Patterns of Opioid Prescribing Linked to Suicide Risk
Regions of U. S. with the greatest decrease in opioid prescriptions found to have the greatest decline in suicide deaths
Controversy surrounds the effects of policies to reduce opioid prescriptions on suicide rates. There are concerns that rapid reductions in prescription opioids might provoke increased suicide risk among people who become desperate after they are taken off opioids. According to a new study at Columbia University Mailman School of Public Health and Columbia University Irving Medical Center, however, changes in regional opioid prescribing and regional suicide rates tend to move in the same direction. This relationship held for rates of opioid prescribing, rates of high-dose prescribing and long-term prescribing, and having multiple opioid prescribers. Until now it was not known whether certain opioid prescribing patterns were associated with particularly elevated suicide risk.
Overall opioid prescribing declined for each of the measures during the 2009–2017 period and the overall rate of total suicide deaths increased from 13.80 to 16.36 per 100,000 persons. By evaluating regional changes, however, the researchers estimate that had opioid prescribing remained constant rather than decreased, the national rate of suicide would have risen even faster than it did.
The findings are published online in the American Journal of Psychiatry.
Alternately, having any opioid prescriptions and having three or more opioid prescribers were each negatively associated with unintentional opioid-related deaths in people in the age ranges of 10- to 24 and 25- to 44. For some opioid prescribing measures, negative associations were also observed with unintentional overdose deaths involving opioids among younger people.

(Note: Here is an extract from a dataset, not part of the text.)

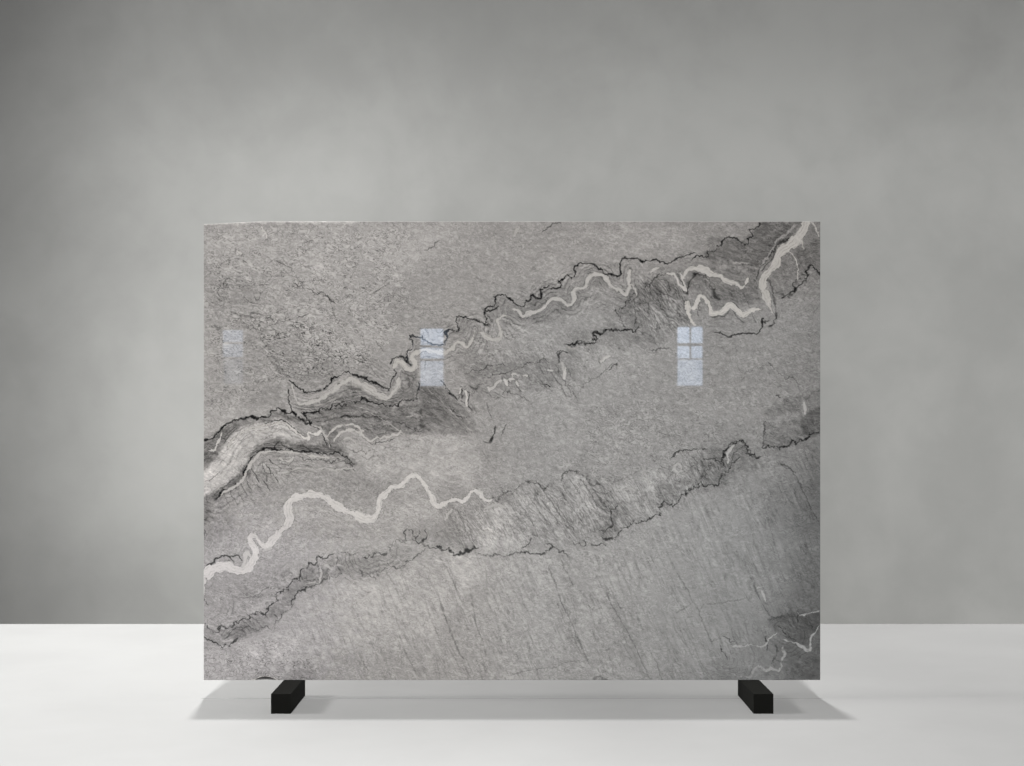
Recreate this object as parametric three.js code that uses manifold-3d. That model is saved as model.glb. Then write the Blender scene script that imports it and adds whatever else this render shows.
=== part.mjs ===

“The relationship between opioid prescribing and suicide risk is a complex one. This is particularly the case when people have their opioids tapered,” said Mark Olfson, MD, MPH, professor of epidemiology at Columbia School of Public Health and Elizabeth K Dollard Professor of Psychiatry, Medicine, and Law at Columbia University Irving Medical Center. ”People can become desperate if their pain is not well controlled. “Yet opioids also pose a greater risk of overdose than any other drug class and approximately 40 percent of overdose suicide deaths in the U.S. involve opioids. At a population level, the national decline in opioid prescribing over the last several years appears to have reduced the number of people who died of suicide.”
Analyses were based on data from the 2009–2017 U.S. national IQVIA Longitudinal Prescription Database and National Center for Health Statistics mortality data. Information was based on opioid prescriptions, with high-dose prescriptions (>120 mg/day morphine equivalents), with long-term prescriptions (>60 consecutive days), and with prescriptions from three or more prescribers. For geographic aggregation, the researchers used states and commuting zones as defined by the U.S. Department of Agriculture.
The researchers looked at opioid prescribing measures for four age groups: 10–24, 25–44, 45–64, and 65 years or older, as well as males and females. Because the length of opioid prescribing is strongly associated with persistent opioid use the researchers included a measure of percentage with opioid prescriptions for long-term opioid prescriptions measured at greater than or equal to 60 consecutive days. Also, because of the association between having multiple opioid prescribers and opioid overdose risk, Olfson and colleagues included a multiple prescriber measure as the percentage with three or more opioid prescribers during a year.
Among individuals in the 45- to 64-year age group, change in regional suicide deaths was positively associated with change in regional opioid prescriptions and change in percentage with at least one opioid prescription. Overall, the association with change in suicide deaths was significantly stronger in the West than in the East or the Midwest.
“If opioid prescribing per capita had held constant from 2009 to 2017, there would have been an estimated 10.5 percent more suicide deaths involving opioids in 2017,” noted Olfson. The corresponding estimated percentage increases in opioid-related suicide deaths were 15 percent, 9 percent, 9 percent, and 19 percent, respectively, for at least one opioid prescription, high-dose prescriptions, long-term prescriptions, and three or more opioid prescribers.
In the U.S., geographic regions with the greatest declines in people filling opioid prescriptions also tended to have the greatest declines in total suicide deaths. Had the national decline in opioid prescriptions between 2009 and 2017 not occurred, there would have been 3 percent more suicide deaths overall in the U.S. according to the research team. For four of five prescribing measures, decreasing regional opioid prescriptions were also related to declining total opioid-related overdose deaths.
“Although the present population-level research cannot establish that opioid prescriptions cause deaths by suicide, the results are consistent with the view that opioid prescription policies and practices should give careful attention to possible connections between prescription opioids and suicide risk,” noted Olfson.
Co-authors are Timothy Waidmann, and Vincent Pancini, Urban Institute, Health Policy Center, Washington, D.C.; Marissa King, University of Pennsylvania; and Michael Schoenbaum, NIMH, Bethesda.
The study was supported by the National Institute on Drug Abuse, grant (DA044981).
The authors report no financial relationships with commercial interests.